Technical Description

<wikitex>This ROMS driver can be used to evaluate the impact of each observation on the IS4DVAR data assimilation algorithm by measuring their sensitivity over a specified circulation functional index, ${\cal J}$. This algorithm is an extension of the adjoint sensitivity driver, AD_SENSITIVITY. As mentioned above, this algorithm is equivalent to taking the adjoint of the IS4DVAR algorithm.

The following steps are carried out in obs_sen_ocean.h:

obs sens time diagram.png
  1. We begin by running the incremental strong constraint 4DVar data assimilation algorithm (IS4dVAR) with the Lanczos conjugate gradient minimization algorithm (LANCZOS) using $k$ inner-loops ($\hbox{Ninner}=k$) and a single outer-loop ($\hbox{Nouter}=1$) for the period $t=[t_0,t_1]$. We will denote by ${\bf\Psi_b}(t_0)$ the background initial condition, and the observations vector by $\bf y$. The resulting Lanczos vectors that we save in the adjoint NetCDF file will be denoted by ${\bf q}_i$, where $i=1,2,\ldots,k$.
  2. Next we run the nonlinear model for the combined assimilation plus forecast period $t=[t_0,t_2]$, where $t_2\geq t_1$. This represents the final sweep of the nonlinear model for the period $t=[t_0,t_1]$ after exiting the inner-loop in the IS4DVAR plus the forecast period $t=[t_1,t-2]$. The initial condition for the nonlinear mode at $t=t_0$ is ${\bf\Psi_b}(t_0)$ and not the new estimated initial conditions, ${\bf\Psi}(t_0) = {\bf\Psi_b}(t_0) + \psi(t_0)$. We save the basic state trajectory, ${\bf\Psi_b}(t)$, of this nonlinear model run for use in the adjoint sensitivity calculation next, and for use in the tangent linear model run later in step (vii). Depending on time for which the sensitivity functional ${\cal J}(t)$ is defined, this will dictate $t_2$. For example, if ${\cal J}(t)$ is a functional defined during the forecast interval $t_1<t<t_2$, then $t_2>t_1$ for this run of the nonlinear model. However, if ${\cal J}(t)$ is defined during the assimilation interval $t_0<t<t_1$, then $t_2=t_1$. That is, the definition of $t_2$ should be flexible depending on the choice of $\cal J$.
  3. The next step involves an adjoint sensitivity calculation for the combined assimilation plus forecast period $t=[t_2,t_0]$. The basic state trajectory for this calculation will be that from the nonlinear model run in step (ii).
  4. After running the regular adjoint sensitivity calculation in (iii), we will have a full 3D-adjoint state vector at time $t=t_0$. Let's call this vector $\psi^\dagger(t_0)$. The next thing we want to do is to compute the dot-product of $\psi^\dagger(t_0)$ with each of the Lanczos vectors from the previous IS4DVAR run.

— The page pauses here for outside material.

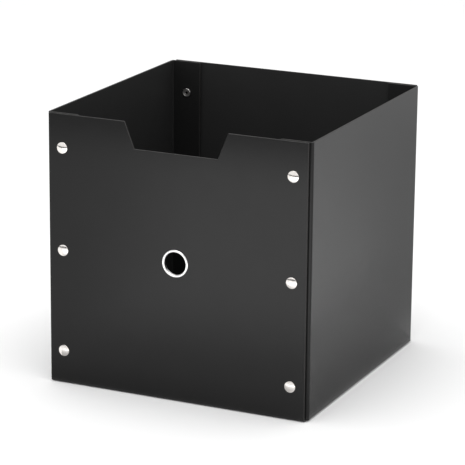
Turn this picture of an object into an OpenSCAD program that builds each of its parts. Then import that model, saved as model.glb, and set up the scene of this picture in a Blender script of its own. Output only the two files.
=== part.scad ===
// Open-topped storage box that folds flat: five laminated boards joined by
// creased folds, four corner flaps behind the front and back walls, twelve
// press snaps that hold the corners, and a metal finger ring in the front wall.
//
// Millimetres, +Z up, the front wall faces -Y. The origin is the centre of the
// underside, on the surface that the box stands on.

/* [Box] */
// Width over the two side walls
box_w = 320; // [240:1:400]
// Depth over the front and back walls, without the snap caps
box_d = 320; // [240:1:400]
// Height from the underside to the rim
box_h = 313; // [240:1:400]

/* [Board and folds] */
// Thickness of the laminated board
board_t = 2; // [1.5:0.1:3]
// Radius on the inside of every fold
fold_ri = 1; // [0.5:0.1:2]
// How far the front and back walls stop short of the sides of the box
wall_inset = 3.5; // [1:0.5:8]

/* [Corner flaps] */
// Width of a flap, from its fold to its free edge
flap_w = 35; // [28:1:60]
// Room between the flap and the wall that it is snapped to
snap_gap = 2.5; // [2.5:0.1:4]
// Room between the lower edge of a flap and the base board
flap_clear = 1; // [0.5:0.5:4]
// Height of the lower end of a corner fold above the underside
corner_lift = 1; // [0.5:0.5:3]

/* [Notch] */
// Width of the notch at the rim of the front wall
notch_top_w = 125; // [80:1:150]
// Width of the notch at its floor
notch_floor_w = 101; // [60:1:125]
// Depth of the notch
notch_depth = 30; // [15:1:60]

/* [Press snaps] */
// Distance from the rim to the top snaps, and from the underside to the lowest
snap_margin = 38.5; // [25:0.5:60]
// Snaps up each corner edge
snap_rows = 3; // [2:1:4]
// Diameter of a snap cap
cap_d = 13; // [11:0.5:15]
// Height of a cap's dome above the board
cap_h = 2.2; // [1.5:0.1:3]
// Height of the straight rim below the dome
cap_rim_h = 0.5; // [0.3:0.1:1]
// Diameter of a socket
socket_d = 11.6; // [10.5:0.1:13]
// Height of a socket above the board
socket_h = 1.6; // [1.4:0.1:2]
// Diameter of the stud that enters the socket
stud_d = 4.8; // [4.6:0.1:5.4]
// Height of the stud above its flange
stud_h = 1.5; // [1.2:0.1:1.6]
// Diameter of the stud's flange
stud_flange_d = 10.4; // [9.5:0.1:12]
// Thickness of the stud's flange
stud_flange_t = 0.6; // [0.4:0.1:0.6]
// Outer diameter of the post's ring, on the inside of the box
post_d = 10; // [9:0.1:12]
// Thickness of the post's ring
post_t = 0.8; // [0.5:0.1:0.9]
// Diameter of the hole through the post
post_bore_d = 3; // [2.4:0.1:3.2]

/* [Finger ring] */
// Height of the ring's centre above the middle of the front wall
finger_rise = 3; // [-20:1:20]
// Clear diameter of the finger hole
finger_d = 26; // [22:0.5:30]
// Outer diameter of the visible ring
ring_d = 31.5; // [28:0.5:38]
// Height of the ring's rounded face above the board
ring_h = 1.2; // [0.8:0.1:1.3]
// Wall of the barrel that passes through the board
barrel_t = 0.7; // [0.5:0.1:1]
// Thickness of the washer behind the board
washer_t = 0.8; // [0.5:0.1:1.2]
// Thickness of the barrel's rolled end
roll_t = 0.5; // [0.4:0.1:0.8]

/* [Clearances] */
// Radial room round metal barrels in the board
hole_clear = 0.1; // [0.05:0.05:0.3]
// Radial room between a stud and its socket
stud_clear = 0.4; // [0.3:0.05:0.6]

/* [Hidden] */
$fn = 96;

black = [0.13, 0.13, 0.135];
nickel = [0.82, 0.82, 0.83];
bright_nickel = [0.93, 0.93, 0.93];

// How far a cutting solid runs past the face that it cuts
over = 1;
fold_ro = fold_ri + board_t;
wall_half_w = box_w / 2 - wall_inset;

// The flap's outer face, as a distance from the box's middle plane
flap_y = box_d / 2 - board_t - snap_gap;
// Axis of a vertical corner fold
corner_x = box_w / 2 - fold_ro;
corner_y = flap_y - fold_ro;
// Edges of the base board, where the folds up to the walls begin
base_x = box_w / 2 - fold_ro;
base_y = box_d / 2 - fold_ro;
flap_z = board_t + flap_clear;

// Snaps stand on the middle line of the flaps
snap_x = corner_x - flap_w / 2;
snap_pitch = (box_h - 2 * snap_margin) / (snap_rows - 1);
snap_heights = [for (i = [0 : snap_rows - 1]) snap_margin + i * snap_pitch];

// The post's tube fits the stud, the stud the socket, the cap's tube the wall
tube_t = 0.4;
post_tube_r = post_bore_d / 2 + tube_t;
socket_bore_r = stud_d / 2 + stud_clear;
cap_tube_r = socket_bore_r + tube_t;
// How far a cap's tube stands into the socket, past the board
cap_tube_reach = 0.5;
// How far a post's tube stands into the stud, past the flap
post_tube_reach = stud_flange_t + stud_h - 2 * tube_t;
// Radius of the sphere that gives the dome
dome_h = cap_h - cap_rim_h;
dome_r = (pow(cap_d / 2, 2) + pow(dome_h, 2)) / (2 * dome_h);

finger_z = box_h / 2 + finger_rise;
barrel_r = finger_d / 2 + barrel_t;
bead_w = (ring_d - finger_d) / 2;
bead_r = (pow(bead_w / 2, 2) + pow(ring_h, 2)) / (2 * ring_h);

// ---- Shapes that repeat ----

// A quarter of a tube about Z, from the +X side to the +Y side
module quarter_fold(length)
    intersection() {
        difference() {
            cylinder(r = fold_ro, h = length);
            translate([0, 0, -over])
                cylinder(r = fold_ri, h = length + 2 * over);
        }
        cube([fold_ro, fold_ro, length]);
    }

// A tube about Z from z0 to z1
module tube(r_out, r_in, z0, z1)
    translate([0, 0, z0])
        difference() {
            cylinder(r = r_out, h = z1 - z0);
            translate([0, 0, -over])
                cylinder(r = r_in, h = z1 - z0 + 2 * over);
        }

// Turns a shape that faces +Z so that it faces -Y, on the front wall's outer face
module on_front(x, z)
    translate([x, -box_d / 2, z])
        rotate([90, 0, 0])
            children();

// One copy at each snap of one corner edge; side is -1 on the left, 1 on the right
module at_snaps(side)
    for (z = snap_heights)
        on_front(side * snap_x, z)
            children();

module at_both_edges()
    for (side = [-1, 1])
        at_snaps(side)
            children();

// Shapes for the back are those of the front, reflected
module at_back()
    mirror([0, 1, 0])
        children();

// Shapes for the right are those of the left, reflected
module at_right()
    mirror([1, 0, 0])
        children();

// ---- Boards ----

module base_board()
    color(black)
        translate([-base_x, -base_y, 0])
            cube([2 * base_x, 2 * base_y, board_t]);

module left_wall()
    color(black)
        translate([-box_w / 2, -corner_y, fold_ro])
            cube([board_t, 2 * corner_y, box_h - fold_ro]);

module right_wall() at_right() left_wall();

// A wall's outline with X across and Y up, from its fold to the rim
module plain_outline()
    translate([-wall_half_w, fold_ro])
        square([2 * wall_half_w, box_h - fold_ro]);

module notch_outline()
    polygon([
        [-notch_floor_w / 2, box_h - notch_depth],
        [notch_floor_w / 2, box_h - notch_depth],
        [notch_top_w / 2, box_h],
        [notch_top_w / 2, box_h + over],
        [-notch_top_w / 2, box_h + over],
        [-notch_top_w / 2, box_h]
    ]);

// Holes for the tubes of the snap caps
module cap_holes()
    for (side = [-1, 1], z = snap_heights)
        translate([side * snap_x, z])
            circle(r = cap_tube_r + hole_clear);

// An outline stood up as the front wall's board
module as_front_board()
    translate([0, board_t - box_d / 2, 0])
        rotate([90, 0, 0])
            linear_extrude(board_t)
                children();

module front_wall()
    color(black)
        as_front_board()
            difference() {
                plain_outline();
                notch_outline();
                cap_holes();
                translate([0, finger_z])
                    circle(r = barrel_r + hole_clear);
            }

module back_wall()
    color(black)
        at_back()
            as_front_board()
                difference() {
                    plain_outline();
                    cap_holes();
                }

module front_left_flap()
    color(black)
        translate([0, board_t - flap_y, 0])
            rotate([90, 0, 0])
                linear_extrude(board_t)
                    difference() {
                        translate([-corner_x, flap_z])
                            square([flap_w, box_h - flap_z]);
                        for (z = snap_heights)
                            translate([-snap_x, z])
                                circle(r = post_tube_r + hole_clear);
                    }

module front_right_flap() at_right() front_left_flap();
module back_left_flap() at_back() front_left_flap();
module back_right_flap() at_back() at_right() front_left_flap();

// ---- Folds ----

// Between the base board and the left wall
module left_base_fold()
    color(black)
        translate([-base_x, corner_y, fold_ro])
            rotate([90, 180, 0])
                quarter_fold(2 * corner_y);

module right_base_fold() at_right() left_base_fold();

// Between the base board and the front wall
module front_base_fold()
    color(black)
        translate([-wall_half_w, -base_y, fold_ro])
            rotate([0, 90, 0])
                mirror([0, 1, 0])
                    quarter_fold(2 * wall_half_w);

module back_base_fold() at_back() front_base_fold();

// Between the left wall and its front flap
module front_left_corner_fold()
    color(black)
        translate([-corner_x, -corner_y, corner_lift])
            rotate([0, 0, 180])
                quarter_fold(box_h - corner_lift);

module front_right_corner_fold() at_right() front_left_corner_fold();
module back_left_corner_fold() at_back() front_left_corner_fold();
module back_right_corner_fold() at_back() at_right() front_left_corner_fold();

// ---- Press snaps, each about Z with the wall's outer face at 0 ----

// Domed cap with the tube that passes through the wall
module snap_cap()
    union() {
        intersection() {
            translate([0, 0, cap_h - dome_r])
                sphere(r = dome_r);
            cylinder(r = cap_d / 2, h = cap_h);
        }
        tube(cap_tube_r, socket_bore_r, -board_t - cap_tube_reach, 0);
    }

// Ring behind the wall, which the cap's tube holds and the stud enters
module snap_socket()
    translate([0, 0, -board_t - socket_h])
        difference() {
            cylinder(r = socket_d / 2, h = socket_h);
            translate([0, 0, -over])
                cylinder(r = socket_bore_r, h = socket_h + 2 * over);
            translate([0, 0, socket_h - cap_tube_reach])
                cylinder(r = cap_tube_r + hole_clear, h = cap_tube_reach + over);
        }

// Hollow stud with its flange on the flap's outer face
module snap_stud()
    translate([0, 0, -board_t - snap_gap])
        difference() {
            union() {
                cylinder(r = stud_flange_d / 2, h = stud_flange_t);
                cylinder(r = stud_d / 2, h = stud_flange_t + stud_h);
            }
            translate([0, 0, -over])
                cylinder(r = post_tube_r + hole_clear, h = over + stud_flange_t + stud_h - tube_t);
        }

// Open ring on the flap's inner face, with the tube that holds the stud
module snap_post()
    translate([0, 0, -2 * board_t - snap_gap])
        difference() {
            union() {
                translate([0, 0, -post_t])
                    cylinder(r = post_d / 2, h = post_t);
                cylinder(r = post_tube_r, h = board_t + post_tube_reach);
            }
            translate([0, 0, -post_t - over])
                cylinder(d = post_bore_d, h = post_t + board_t + post_tube_reach + 2 * over);
        }

module front_snap_caps() color(nickel) at_both_edges() snap_cap();
module back_snap_caps() at_back() front_snap_caps();

module front_snap_sockets() color(nickel) at_both_edges() snap_socket();
module back_snap_sockets() at_back() front_snap_sockets();

module front_left_snap_studs() color(nickel) at_snaps(-1) snap_stud();
module front_right_snap_studs() at_right() front_left_snap_studs();
module back_left_snap_studs() at_back() front_left_snap_studs();
module back_right_snap_studs() at_back() at_right() front_left_snap_studs();

module front_left_snap_posts() color(nickel) at_snaps(-1) snap_post();
module front_right_snap_posts() at_right() front_left_snap_posts();
module back_left_snap_posts() at_back() front_left_snap_posts();
module back_right_snap_posts() at_back() at_right() front_left_snap_posts();

// ---- Finger ring ----

// Rounded face, barrel through the board, and rolled end behind the washer
module finger_ring()
    color(bright_nickel)
        on_front(0, finger_z)
            union() {
                rotate_extrude()
                    intersection() {
                        translate([(finger_d + bead_w) / 2, ring_h - bead_r])
                            circle(r = bead_r);
                        translate([finger_d / 2, 0])
                            square([bead_w, ring_h]);
                    }
                tube(barrel_r, finger_d / 2, -board_t - washer_t, 0);
                tube(finger_d / 2 + bead_w * 0.7, finger_d / 2,
                    -board_t - washer_t - roll_t, -board_t - washer_t);
            }

module finger_ring_washer()
    color(nickel)
        on_front(0, finger_z)
            tube(ring_d / 2, barrel_r + hole_clear, -board_t - washer_t, -board_t);

base_board();
left_wall();
right_wall();
front_wall();
back_wall();
left_base_fold();
right_base_fold();
front_base_fold();
back_base_fold();
front_left_corner_fold();
front_right_corner_fold();
back_left_corner_fold();
back_right_corner_fold();
front_left_flap();
front_right_flap();
back_left_flap();
back_right_flap();
front_snap_caps();
back_snap_caps();
front_snap_sockets();
back_snap_sockets();
front_left_snap_studs();
front_right_snap_studs();
back_left_snap_studs();
back_right_snap_studs();
front_left_snap_posts();
front_right_snap_posts();
back_left_snap_posts();
back_right_snap_posts();
finger_ring();
finger_ring_washer();
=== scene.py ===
"""Looks for a folding storage box: laminated boards, creased folds, press snaps, finger ring."""

import math

import bmesh
import bpy
from mathutils import Matrix, Vector
from mathutils.geometry import delaunay_2d_cdt


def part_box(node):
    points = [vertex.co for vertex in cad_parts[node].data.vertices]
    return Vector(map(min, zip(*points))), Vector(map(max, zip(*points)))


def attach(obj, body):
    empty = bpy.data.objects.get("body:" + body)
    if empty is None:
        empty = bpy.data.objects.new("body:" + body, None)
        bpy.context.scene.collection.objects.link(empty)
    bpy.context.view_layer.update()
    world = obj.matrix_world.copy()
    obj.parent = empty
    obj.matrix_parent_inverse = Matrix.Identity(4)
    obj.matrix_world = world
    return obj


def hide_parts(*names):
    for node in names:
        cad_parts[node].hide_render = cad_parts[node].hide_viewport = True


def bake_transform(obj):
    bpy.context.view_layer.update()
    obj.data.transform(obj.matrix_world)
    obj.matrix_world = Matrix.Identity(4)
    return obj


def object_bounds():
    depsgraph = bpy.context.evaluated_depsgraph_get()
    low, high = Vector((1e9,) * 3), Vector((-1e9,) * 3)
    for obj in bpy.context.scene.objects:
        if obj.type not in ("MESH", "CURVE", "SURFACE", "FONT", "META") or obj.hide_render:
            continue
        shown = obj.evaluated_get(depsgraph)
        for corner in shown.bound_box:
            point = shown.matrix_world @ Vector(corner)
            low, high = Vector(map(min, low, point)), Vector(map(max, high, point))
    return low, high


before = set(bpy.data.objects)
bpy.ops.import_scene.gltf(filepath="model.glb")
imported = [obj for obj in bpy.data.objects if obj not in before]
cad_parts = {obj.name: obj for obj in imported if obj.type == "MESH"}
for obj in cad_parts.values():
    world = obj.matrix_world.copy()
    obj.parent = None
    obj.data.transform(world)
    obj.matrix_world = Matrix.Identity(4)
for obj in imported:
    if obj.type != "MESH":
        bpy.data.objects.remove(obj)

CAD_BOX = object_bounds()
MM = 0.001

# ---- Sizes of the board, in metres; the outlines come from the CAD boxes ----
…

So if we ran IS4DVAR with $k$ inner-loops, we will have $k\hyphen$Lanczos vectors which we denote as ${\bf q}_i$ where $i=1,2,\ldots,k$. So we will compute $a_i = \psi^T {\bf q}_i$ where $\psi^T$ is the transpose of the vector $\psi^\dagger(t_0)$, and $a_i$ for $i=1,2,\ldots,k$ are scalars, so there will be $k$ of them.
  5. The next step is to invert the tridiagonal matrix associated with the Lanczos vectors. Let's denote this matrix as $\bf T$. So what we want to solve ${\bf T}{\bf b}={\bf a}$, where $\bf a$ is the $k\times 1$ vector of scalars $a_i$ from step (iv), and $\bf b$ is the $k\times 1$ vector that we want to find. So we solve for $b$ by using a tridiagonal solver.
  6. The next step is to compute a weighted sum of the Lanczos vectors. Let's call this $\bf z$, where ${\bf z} = \sum_i (b_i {\bf q}_i)$ for $i=1,2,\ldots,k$. The $b_i$ are obtained from solving the tridiagonal equation in (v), and the ${\bf q}_i$ are the Lanczos vectors. The vector $z$ is a full-state vector and be used as an initial condition for the tangent linear model in step (vii).
  7. Finally, we run the tangent linear model from $t=[t_0,t_1]$ using $\bf z$ from (vi) as the initial conditions. During this run of the tangent linear model, we need to read and process the observations $\bf y$ that we used in the IS4DVAR of step 1 and write the solution at the observation points and times to the MODname NetCDF file. The values that we write into this MODname are actually the values multiplied by error covariance $-{\bf O}^{-1}$ assigned to each observation during the IS4DVAR in step (i).

</wikitex>